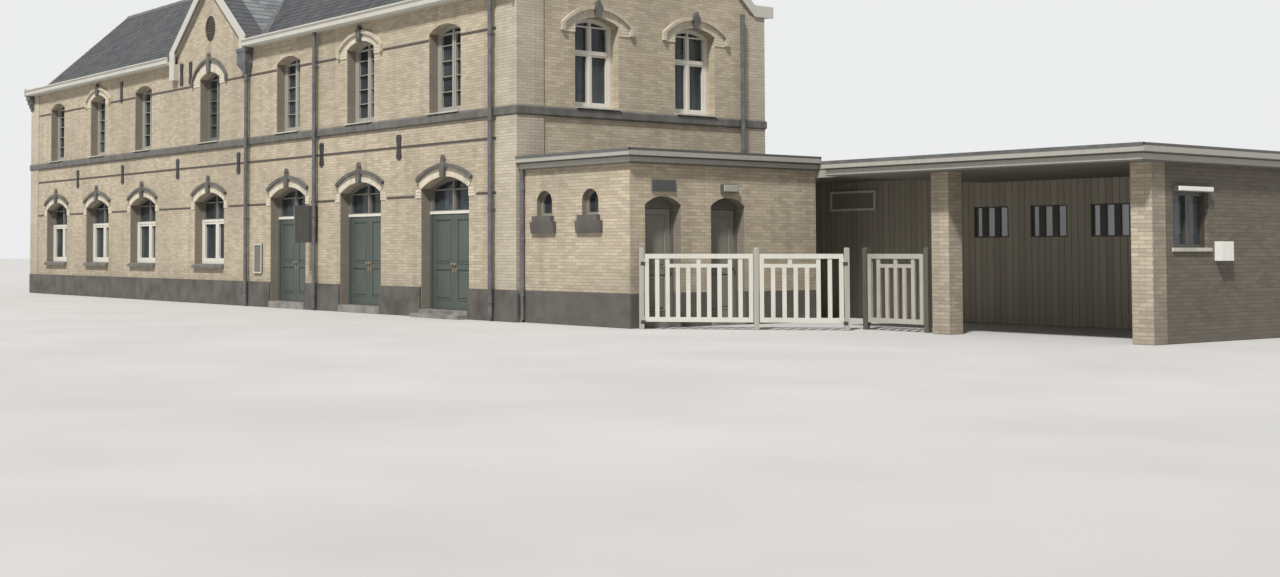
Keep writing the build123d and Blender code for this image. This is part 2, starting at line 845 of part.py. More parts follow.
def frame_hinges(height, face, length):
    """Lower knuckles with plates of the given length on a frame whose face lies at Y = face."""
    pieces = []
    for share in hinge_levels:
        level = height * share - knuckle_gap - knuckle_height
        plate = block(-length, 0, face, face + strap_thickness, level, level + knuckle_height)
        pieces.append(plate + knuckle(level))
    return pieces


def panelled_leaf(width, height, thickness):
    """Door leaf with the pin at the origin, the leaf along +X and opening towards +Y."""
    front = -pin_offset - thickness
    leaf = block(0, width, front, -pin_offset, 0, height)
    lock_rail = height * 0.42
    for low, high in [(stile_width * 1.6, lock_rail), (lock_rail + stile_width, height - stile_width)]:
        leaf -= block(stile_width, width - stile_width, front, front + panel_recess, low, high)
    return leaf + leaf_hinges(height)


# Front doors: two leaves each, opening inwards
door_clear = door_width - 2 * frame_width
leaf_width = (door_clear - 2 * leaf_gap - meeting_gap) / 2
leaf_height = transom_height - floor_gap - floor_top - floor_gap
leaf_bottom = floor_top + floor_gap
leaf_back = frame_back - leaf_gap
pin_line = leaf_back + pin_offset
door_leaf = panelled_leaf(leaf_width, leaf_height, leaf_thickness)
mirrored_leaf = mirror(door_leaf, about=Plane.YZ)
door_hinges = frame_hinges(leaf_height, frame_back - pin_line, strap_length)
door_names = ["left", "middle", "right"]
hinges = []
jambs = []
for name, bay in zip(door_names, door_bays):
    left_pin = bay - door_clear / 2 + leaf_gap
    right_pin = bay + door_clear / 2 - leaf_gap
    nodes[f"{name}_door_leaf_a"] = Pos(left_pin, pin_line, leaf_bottom) * door_leaf
    nodes[f"{name}_door_leaf_b"] = Pos(right_pin, pin_line, leaf_bottom) * mirrored_leaf
    for piece in door_hinges:
        hinges.append(Pos(left_pin, pin_line, leaf_bottom) * piece)
        hinges.append(Pos(right_pin, pin_line, leaf_bottom) * mirror(piece, about=Plane.YZ))
    jamb_top = transom_height - mortar_joint / 2
    for start in [bay - door_width / 2, bay + door_width / 2 - frame_width]:
        jambs.append(block(start, start + frame_width, reveal, frame_back, floor_top, jamb_top))

# Rear doors, closed, and the stone steps in the doorways
rear_door_set = []
for bay in door_bays:
    rear_door = block(bay - door_width / 2, bay + door_width / 2,
                      main_depth - frame_back, main_depth - reveal, floor_top, transom_height)
    for sign in [-1, 1]:
        middle = bay + sign * door_width / 4
        half = door_width / 4 - stile_width
        rear_door -= block(middle - half, middle + half, main_depth - reveal - panel_recess,
                           main_depth - reveal, floor_top + stile_width * 2,
                           transom_height - stile_width)
    rear_door_set.append(rear_door)
nodes["rear_doors"] = group(rear_door_set)

steps = []
for bay in door_bays:
    left = bay - door_width / 2
    right = bay + door_width / 2
    step = block(left, right, -step_projection, wall, 0, floor_top)
    if bay == door_bays[2]:
        step += block(left, right, -wide_step_projection, 0, 0, wide_step_height)
    steps.append(step)
    steps.append(block(left, right, inner_back, main_depth + step_projection, 0, floor_top))
for place in annex_door_places:
    steps.append(block(annex_length - annex_wall, annex_length, place - annex_door_width / 2,
                       place + annex_door_width / 2, 0, annex_floor_top))
nodes["door_steps"] = group(steps)

# Annex walls
annex_front = block(0, annex_length, annex_setback, annex_setback + annex_wall, 0, annex_soffit)
for place in annex_window_places:
    cut = arched(place, annex_window_width, annex_window_sill, annex_window_springing,
                 annex_window_rise - 1)
    annex_front -= across(cut, annex_setback, annex_setback + annex_wall)
annex_rear = block(0, annex_length, annex_back - annex_wall, annex_back, 0, annex_soffit)
nodes["annex_end_walls"] = group([annex_front, annex_rear])

side_left = annex_length - annex_wall
side_start = annex_setback + annex_wall
side_end = annex_back - annex_wall
half_door = annex_door_width / 2
side_edges = [side_start]
for place in annex_door_places:
    side_edges += [place - half_door, place + half_door]
side_edges.append(side_end)
nodes["annex_side_piers"] = group([
    block(side_left, annex_length, side_edges[index], side_edges[index + 1], 0, annex_door_springing)
    for index in [0, 2, 4]
])
side_head = block(side_left, annex_length, side_start, side_end, annex_door_springing, annex_soffit)
for place in annex_door_places:
    cut = arched(place, annex_door_width, 0, annex_door_springing, annex_door_rise)
    side_head -= along(cut, side_left, annex_length)
nodes["annex_side_head"] = side_head

annex_low = block(0, annex_length + annex_overhang, annex_setback - annex_overhang,
                  annex_back, annex_soffit, annex_soffit + annex_fascia)
annex_high = block(0, annex_length + annex_overhang + annex_step,
                   annex_setback - annex_overhang - annex_step, annex_back,
                   annex_soffit + annex_fascia, annex_top)
nodes["annex_roof"] = annex_low + annex_high

box_face = polygon(
    (annex_setback - annex_box_projection, annex_box_top),
    (annex_setback, annex_box_top),
    (annex_setback, annex_box_top - annex_box_height),
    (annex_setback - annex_box_projection * 0.7, annex_box_top - annex_box_height),
)
annex_boxes = []
for place in annex_window_places:
    box = along(box_face, place - annex_box_width / 2, place + annex_box_width / 2)
    sill = block(place - annex_window_width / 2 - bar_width, place + annex_window_width / 2 + bar_width,
                 annex_setback - annex_box_projection, annex_setback, annex_box_top,
                 annex_window_sill - mortar_joint)
    annex_boxes.append(box + sill)
nodes["annex_window_boxes"] = group(annex_boxes)

# Annex doors, opening inwards
annex_leaf_width = annex_door_width - 2 * annex_jamb - 2 * leaf_gap - leaf_gap
annex_leaf_bottom = annex_floor_top + floor_gap
annex_leaf_height = annex_leaf_top - floor_gap - annex_leaf_bottom
annex_frame_back = side_left + annex_leaf_thickness + 2 * leaf_gap
annex_pin_x = side_left + 2 * leaf_gap - pin_offset
annex_leaf = panelled_leaf(annex_leaf_width, annex_leaf_height, annex_leaf_thickness)
annex_hinges = frame_hinges(annex_leaf_height, leaf_gap - pin_offset, annex_jamb)
annex_frames = []
for index, place in enumerate(annex_door_places):
    turn = Pos(annex_pin_x, place - half_door + annex_jamb + leaf_gap, annex_leaf_bottom) * Rot(0, 0, 90)
    nodes[f"annex_door_leaf_{'ab'[index]}"] = turn * annex_leaf
    for piece in annex_hinges:
        hinges.append(turn * piece)
    frame_left = side_left + leaf_gap
    for start in [place - half_door, place + half_door - annex_jamb]:
        annex_frames.append(block(frame_left, frame_left + frame_depth, start, start + annex_jamb,
                                  annex_floor_top, annex_leaf_top - mortar_joint))
    head = arched(place, annex_door_width, annex_leaf_top, annex_door_springing, annex_door_rise)
    annex_frames.append(along(head, frame_left, frame_left + frame_depth))
nodes["door_frames"] = group(jambs + annex_frames)

# Timber gates: posts, rails and pales
gate_turn = Pos(gate_start[0], gate_start[1], 0) * Rot(0, 0, gate_angle)
half_post = gate_post / 2
post_body = block(-half_post, half_post, -half_post, half_post, 0, gate_post_height)
post_body = chamfer(post_body.faces().sort_by(Axis.Z)[-1].edges(), half_post / 3)
posts = [gate_turn * Pos(place, 0, 0) * post_body for place in gate_post_places]
small_post_places = [small_gate_left - half_post - gate_clearance,
                     small_gate_right + half_post + gate_clearance]
posts += [Pos(place, small_gate_line, 0) * post_body for place in small_post_places]
nodes["gate_posts"] = group(posts)
gate_hinge_levels = [gate_bottom + 25, gate_height - gate_rail - 60]
pin_post_offset = gate_rail_thickness / 2 + pin_offset


def gate_leaf(length, gaps, slot_start, slot_end):
    """Gate leaf with the pin at the origin, running along +X and opening towards +Y.

    gaps is the number of spaces between pales; the second rail runs from gap
    slot_start to gap slot_end and leaves a slot under the top rail.
    """
    back = -pin_offset
    front = back - gate_rail_thickness
    middle = (back + front) / 2
    pale_front = middle - gate_pale_thickness / 2
    pale_back = middle + gate_pale_thickness / 2
    body = block(0, length, front, back, gate_bottom, gate_bottom + gate_rail)
    body += block(0, length, front, back, gate_height - gate_rail, gate_height)
    pitch = (length - gate_pale) / gaps
    slot_floor = gate_height - gate_rail - gate_slot
    for index in range(gaps + 1):
        start = index * pitch
        short = slot_start < index < slot_end
        top = slot_floor if short else gate_height - gate_rail
        end_post = index in (0, gaps)
        near = front if end_post else pale_front
        far = back if end_post else pale_back
        body += block(start, start + gate_pale, near, far, gate_bottom + gate_rail, top)
    second_start = slot_start * pitch
    second_end = slot_end * pitch + gate_pale
    body += block(second_start, second_end, pale_front, pale_back,
                  slot_floor - gate_second_rail, slot_floor)
    block_centre = (second_start + second_end) / 2
    body += block(block_centre - gate_pale / 2, block_centre + gate_pale / 2, pale_front, pale_back,
                  slot_floor, gate_height - gate_rail)
    for level in gate_hinge_levels:
        strap = block(0, gate_strap, back, back + strap_thickness, level, level + knuckle_height)
        link = block(-pin_radius * 0.5, pin_radius * 0.5, back, 0, level, level + knuckle_height)
        body += strap + link + knuckle(level)
    return body


def gate_hinge_set():
    """Lower knuckles on the post beside the pin, with the post face at X = -gate_clearance."""
    pieces = []
    for level in gate_hinge_levels:
        low = level - knuckle_gap - knuckle_height
        plate = block(-gate_clearance - strap_length, 0, half_post - pin_post_offset,
                      half_post - pin_post_offset + strap_thickness, low, low + knuckle_height)
        pieces.append(plate + knuckle(low))
    return pieces


first_length = gate_post_places[1] - gate_post_places[0] - gate_post - 2 * gate_clearance
second_length = gate_post_places[2] - gate_post_places[1] - gate_post - 2 * gate_clearance
small_length = small_gate_right - small_gate_left - gate_clearance
first_leaf = mirror(gate_leaf(first_length, 10, 2, 8), about=Plane.XZ)
second_leaf = gate_leaf(second_length, 7, 2, 7)
small_leaf = gate_leaf(small_length, 6, 1, 5)
first_turn = gate_turn * Pos(half_post + gate_clearance, -pin_post_offset, 0)
second_turn = gate_turn * Pos(gate_post_places[2] - half_post - gate_clearance,
                              -pin_post_offset, 0) * Rot(0, 0, 180)
small_turn = Pos(small_gate_left, small_gate_line + pin_post_offset, 0)
nodes["large_gate_leaf"] = first_turn * first_leaf
nodes["middle_gate_leaf"] = second_turn * second_leaf
nodes["small_gate_leaf"] = small_turn * small_leaf
for piece in gate_hinge_set():
    hinges.append(first_turn * mirror(piece, about=Plane.XZ))
    hinges.append(second_turn * piece)
    hinges.append(small_turn * piece)
nodes["hinges"] = group(hinges)

# Shelter and passage
low_roof = block(shelter_left + shelter_step, shelter_right - shelter_step,
                 shelter_front + shelter_step, roof_back - shelter_step,
                 shelter_soffit, shelter_soffit + shelter_fascia)
high_roof = block(shelter_left, shelter_right, shelter_front, roof_back,
                  shelter_soffit + shelter_fascia, shelter_top)
nodes["shelter_roof"] = low_roof + high_roof
nodes["passage_roof"] = group([
    block(0, shelter_left, annex_back, roof_back, shelter_soffit + shelter_fascia,
          shelter_top) - block(-main_length, 0, 0, main_depth, 0, ridge_height)
])
nodes["shelter_piers"] = group([
    block(x, x + pier_size, y, y + pier_size, 0, shelter_soffit) for x, y in pier_places
])
side_wall = block(side_wall_left, side_wall_right, pier_places[1][1] + pier_size, screen_front,
                  0, shelter_soffit)
side_wall -= along(side_face, side_wall_left, side_wall_right)
nodes["shelter_side_wall"] = side_wall
screen = block(screen_left, side_wall_right, screen_front, screen_front + screen_thickness,
               0, shelter_soffit)
for place in strip_places:
    screen -= Pos(place, 0, 0) * across(strip_face, screen_front, screen_front + screen_thickness)
screen += block(screen_left, shelter_left + shelter_step, screen_front,
                screen_front + screen_thickness, shelter_soffit, shelter_soffit + shelter_fascia)
nodes["screen_wall"] = screen

# Boards, lamps and boxes
poster_left = centre + poster_place - poster_size[0] / 2
poster = block(poster_left, poster_left + poster_size[0], -board_body, 0,
               poster_foot, poster_foot + poster_size[1])
wing_left = centre + wing_board_place - board_body / 2
wing_board = block(wing_left, wing_left + board_body, -wing_board_size[0], 0,
                   wing_board_foot, wing_board_foot + wing_board_size[1])
plate_front = annex_door_places[0] - annex_plate_size[0] / 2
annex_plate = block(annex_length, annex_length + board_body, plate_front,
                    plate_front + annex_plate_size[0], annex_plate_foot,
                    annex_plate_foot + annex_plate_size[1])
lamp_front = annex_door_places[1] - annex_lamp_size[0] / 2
annex_lamp = block(annex_length, annex_length + lamp_body, lamp_front,
                   lamp_front + annex_lamp_size[0], annex_lamp_foot,
                   annex_lamp_foot + annex_lamp_size[1])
passage_sign = block(passage_sign_left, passage_sign_left + passage_sign_size[0],
                     screen_front - board_body, screen_front, passage_sign_foot,
                     passage_sign_foot + passage_sign_size[1])
shelter_lamp = block(side_wall_right, side_wall_right + lamp_body, side_window_front,
                     side_window_back, side_window_top + mortar_joint,
                     side_window_top + mortar_joint + shelter_lamp_height)
letter_box = block(side_wall_right, side_wall_right + letter_box_body, letter_box_place,
                   letter_box_place + letter_box_size[0], letter_box_foot,
                   letter_box_foot + letter_box_size[1])
nodes["wall_fittings"] = group([
    poster, wing_board, annex_plate, annex_lamp, passage_sign, shelter_lamp, letter_box
])

os.makedirs("parts", exist_ok=True)
for name, shape in nodes.items():
    export_step(shape, f"parts/{name}.step")
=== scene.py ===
import math
import random

import bpy
from mathutils import Matrix, Vector


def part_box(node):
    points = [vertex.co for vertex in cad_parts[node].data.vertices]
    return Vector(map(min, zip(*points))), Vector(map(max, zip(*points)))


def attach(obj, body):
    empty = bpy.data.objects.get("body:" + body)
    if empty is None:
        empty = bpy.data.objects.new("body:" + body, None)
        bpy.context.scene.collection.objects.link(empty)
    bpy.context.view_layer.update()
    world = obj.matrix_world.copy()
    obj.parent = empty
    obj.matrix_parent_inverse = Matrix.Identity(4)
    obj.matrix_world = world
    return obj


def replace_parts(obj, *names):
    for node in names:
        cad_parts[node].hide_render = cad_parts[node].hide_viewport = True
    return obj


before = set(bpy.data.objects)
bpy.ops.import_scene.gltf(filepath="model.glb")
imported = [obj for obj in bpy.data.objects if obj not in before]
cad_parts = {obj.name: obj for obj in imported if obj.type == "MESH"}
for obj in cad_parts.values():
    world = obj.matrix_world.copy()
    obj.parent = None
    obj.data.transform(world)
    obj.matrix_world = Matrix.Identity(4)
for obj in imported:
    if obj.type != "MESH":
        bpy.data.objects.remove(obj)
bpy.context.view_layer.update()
random.seed(7)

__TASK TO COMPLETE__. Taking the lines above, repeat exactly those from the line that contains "letter_box = block(side_wall_right, side_wall_right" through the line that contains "obj.parent = empty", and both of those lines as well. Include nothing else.

__FULL SOLUTION__.
letter_box = block(side_wall_right, side_wall_right + letter_box_body, letter_box_place,
                   letter_box_place + letter_box_size[0], letter_box_foot,
                   letter_box_foot + letter_box_size[1])
nodes["wall_fittings"] = group([
    poster, wing_board, annex_plate, annex_lamp, passage_sign, shelter_lamp, letter_box
])

os.makedirs("parts", exist_ok=True)
for name, shape in nodes.items():
    export_step(shape, f"parts/{name}.step")
=== scene.py ===
import math
import random

import bpy
from mathutils import Matrix, Vector


def part_box(node):
    points = [vertex.co for vertex in cad_parts[node].data.vertices]
    return Vector(map(min, zip(*points))), Vector(map(max, zip(*points)))


def attach(obj, body):
    empty = bpy.data.objects.get("body:" + body)
    if empty is None:
        empty = bpy.data.objects.new("body:" + body, None)
        bpy.context.scene.collection.objects.link(empty)
    bpy.context.view_layer.update()
    world = obj.matrix_world.copy()
    obj.parent = empty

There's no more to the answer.